YOUR INSTRUCTIONS
All lines holding the string "from" are to be shown.

DATA LINES
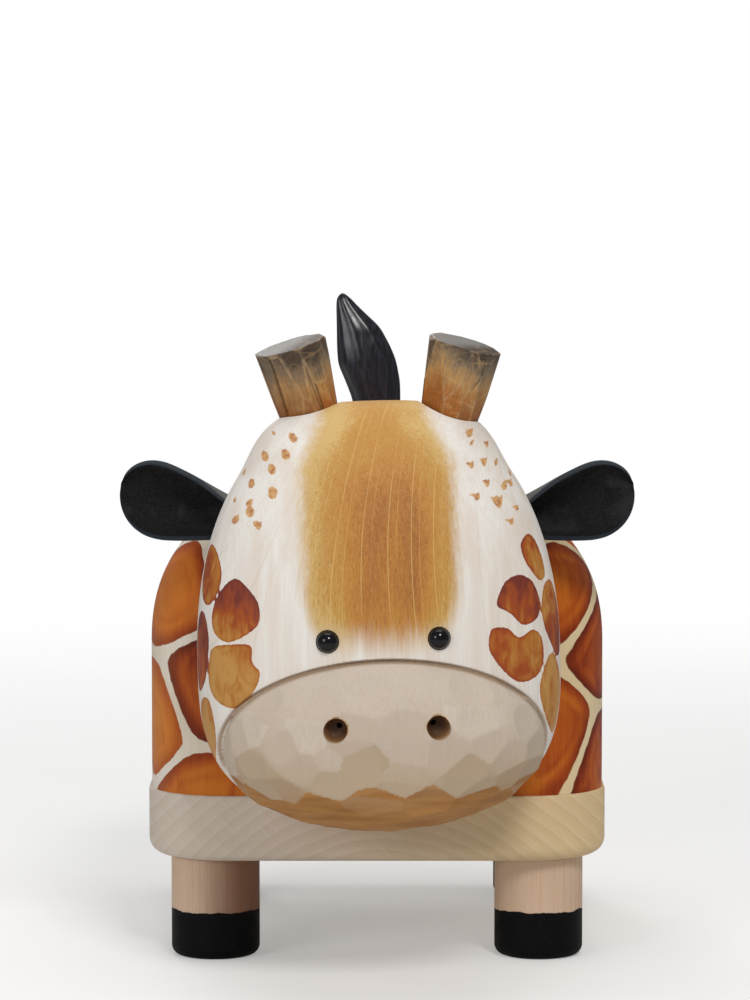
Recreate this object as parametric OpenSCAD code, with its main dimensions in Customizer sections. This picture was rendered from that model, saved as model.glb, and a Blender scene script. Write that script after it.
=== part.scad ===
// Carved and painted wooden giraffe in the shape of a low stool.
// Millimetres. +Z is up and the animal faces -Y. The origin is on the floor, under the middle of
// the whole object's bounding box. Left and right are the animal's own: its left side is +X.

/* [Base plate] */
// Width of the base plate
plate_w = 233; // [200:1:280]
// Length of the base plate from front to back
plate_l = 246; // [220:1:300]
// Thickness of the base plate
plate_t = 34; // [28:1:40]
// Corner radius of the base plate seen from above
plate_corner = 40; // [34:1:50]
// Rounding of the plate's lower edge
plate_edge = 8; // [4:1:9]

/* [Body] */
// How far the body stands back from the plate's edge all round
body_margin = 1.5; // [1:0.5:4]
// Height of the body's straight sides above the plate
side_h = 74; // [60:1:90]
// Height of the arched back above the straight sides, at the front
arch_h = 88; // [70:1:100]
// Fall of the back from front to rear
back_fall = 20; // [0:1:25]
// Fullness of the arch, where 2 is an ellipse
arch_power = 2.3; // [2:0.1:3]
// Radius of the body's upright corners seen from above
body_corner = 38; // [30:1:48]
// Height over which the front and rear edges of the back are rounded
back_edge = 26; // [16:1:34]
// Wall of the hollowed body
wall = 26; // [22:1:30]

/* [Legs] */
// Diameter of a leg
leg_d = 45; // [38:1:50]
// Height of a leg below the plate
leg_h = 52; // [40:1:70]
// Sideways distance of a front leg from the centre line
leg_x_front = 82.5; // [70:0.5:86]
// Sideways distance of a rear leg from the centre line
leg_x_rear = 87; // [70:0.5:88]
// Distance of a leg's axis from the plate's front or rear edge
leg_inset = 34; // [32:1:45]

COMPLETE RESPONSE
Recreate this object as parametric OpenSCAD code, with its main dimensions in Customizer sections. This picture was rendered from that model, saved as model.glb, and a Blender scene script. Write that script after it.
// Length of the base plate from front to back
// Corner radius of the base plate seen from above
// How far the body stands back from the plate's edge all round
// Fall of the back from front to rear
// Radius of the body's upright corners seen from above
// Sideways distance of a front leg from the centre line
// Sideways distance of a rear leg from the centre line
// Distance of a leg's axis from the plate's front or rear edge